É sob tal compromisso que os latifundiários renovam seu poder sobre a grande massa, utilizando o voto para captar recursos públicos que reforçariam a “sujeição de uma gigantesca massa de assalariados, parceiros, posseiros e ínfimos proprietários”, “quase sub-humanos (…) no trato de suas propriedades”. A “superposição de formas desenvolvidas do regime representativo (…)(a) uma estrutura econômica e social inadequada”, ao invés de produzir a emancipação dos indivíduos, como rezava a cartilha liberal, “havendo incorporado à cidadania ativa um volumoso contingente de eleitores incapacitados para o consciente desempenho de sua missão política, vinculou os detentores do poder (…) aos condutores daquele rebanho eleitoral. (…) Despejando seus votos nos candidatos governistas nas eleições estaduais e federais, os dirigentes políticos do interior fazem-se credores de especial recompensa, que consiste em ficarem com as mãos livres para consolidarem sua dominação no município”[v].

Foi por meio de tal sistema de “aparelhamento do Estado” que as oligarquias foram capazes de “conter qualquer rebeldia do poder privado”[vi], aprisionando nossas instituições e nossa cidadania nas velhas práticas coloniais-imperiais do favor. Tendo hoje caducado a necessidade de cabrestear a sociedade civil – papel desempenhado hoje pelo PT, em chave diversa (“correia de transmissão”) –, resta ainda à tradição, embora claudicante, a vital função de manter o controle sobre as instituições, impedindo-as de se republicanizar na dimensão exigida pelas modernas sociedades, ou seja, por meio do governo representativo, em oposição ao clientelismo forjado na fome de cargos e na sede de erário, que substituem o programa e o partido na livre competição pelas cadeiras legislativas.

Até aqui, conservadores, liberais, social-democratas e populistas, conseguiram manusear o modelo com maior ou menor eficiência, não importa, mas sempre apoiados numa carga disfuncional de impostos e de ordenamento burocrático-administrativo, cuja externalidade (o subdesenvolvimento) sufoca cíclica e continuamente nossa economia até a apoplexia, quando aí se faz necessário algum tipo de choque institucional para reverter a paralisia.

Os bolsonaristas estão convencidos de que este momento chegou, mas parecem presos a outro modelo que caducou: o velho autoritarismo de caserna, que, em seus vinte anos de plena vigência, não foi capaz de desatar o nó histórico, não obstante o tremendo avanço material obtido.

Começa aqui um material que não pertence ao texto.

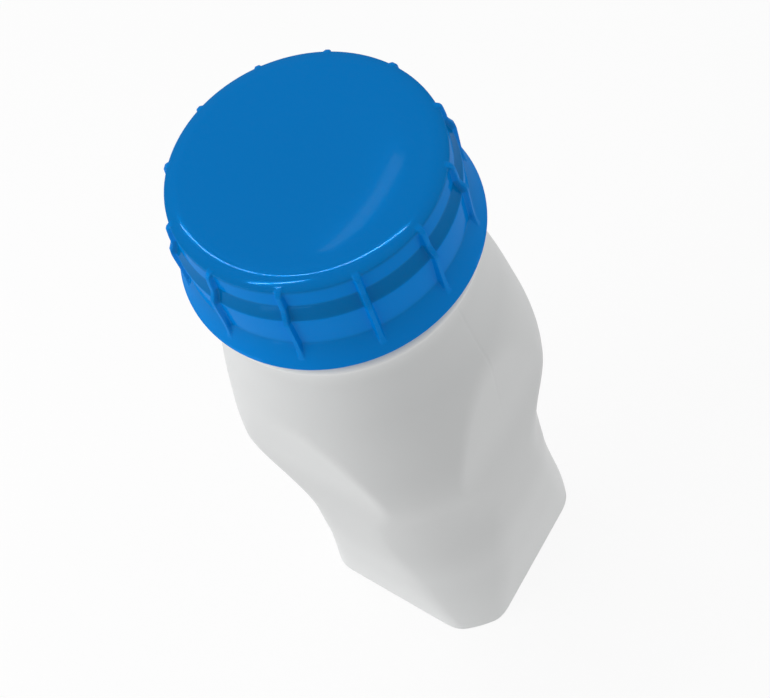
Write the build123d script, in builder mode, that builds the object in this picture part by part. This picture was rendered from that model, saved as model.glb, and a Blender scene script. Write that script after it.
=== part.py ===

O viés autoritário do bolsonarismo, bafejado pelo neointegralismo olavista e suas invectivas anti-institucionais, todavia, não deveriam nos iludir quanto ao ponto nevrálgico da crise, que não está nas inclinações plebiscitárias do Presidente – que são só a consequência –, mas no anacronismo de nosso sistema político, que alimenta um “pacto oligárquico” que se tornou insustentável pela sociedade e pelo Estado.

 

Hamilton Garcia de Lima (Cientista Político, UENF[vii])

São João da Barra, 04/06/19.

[i] Vide Carlos Pereira, Coalizão x presidencialismo plebiscitário, O Estado de S.Paulo, 02 de junho de 2019, in. <https://politica.estadao.com.br/noticias/geral,coalizao-x-presidencialismo-plebiscitario,70002853544>.

[ii] Charles-Louis de Montesquieu, O Espírito das Leis, in. Francisco Weffort, “Os Clássicos da Política”, vol. 1, ed. Ática/SP, 1993, p. 126.

[iii] Vide Caio Prado Jr., Formação do Brasil Contemporâneo, ed. Publifolha/SP, 2000, p.4.

[iv] Víctor Nunes Leal, Coronelismo, Enxada e Voto o município e o regime representativo no Brasil, ed. Alfa-Omega/SP, 1975, p. 252.

[v] Idem, pp. 20/56/253.

[vi] Idem, p. 252.

[vii] Universidade Estadual do Norte-Fluminense (Darcy Ribeiro).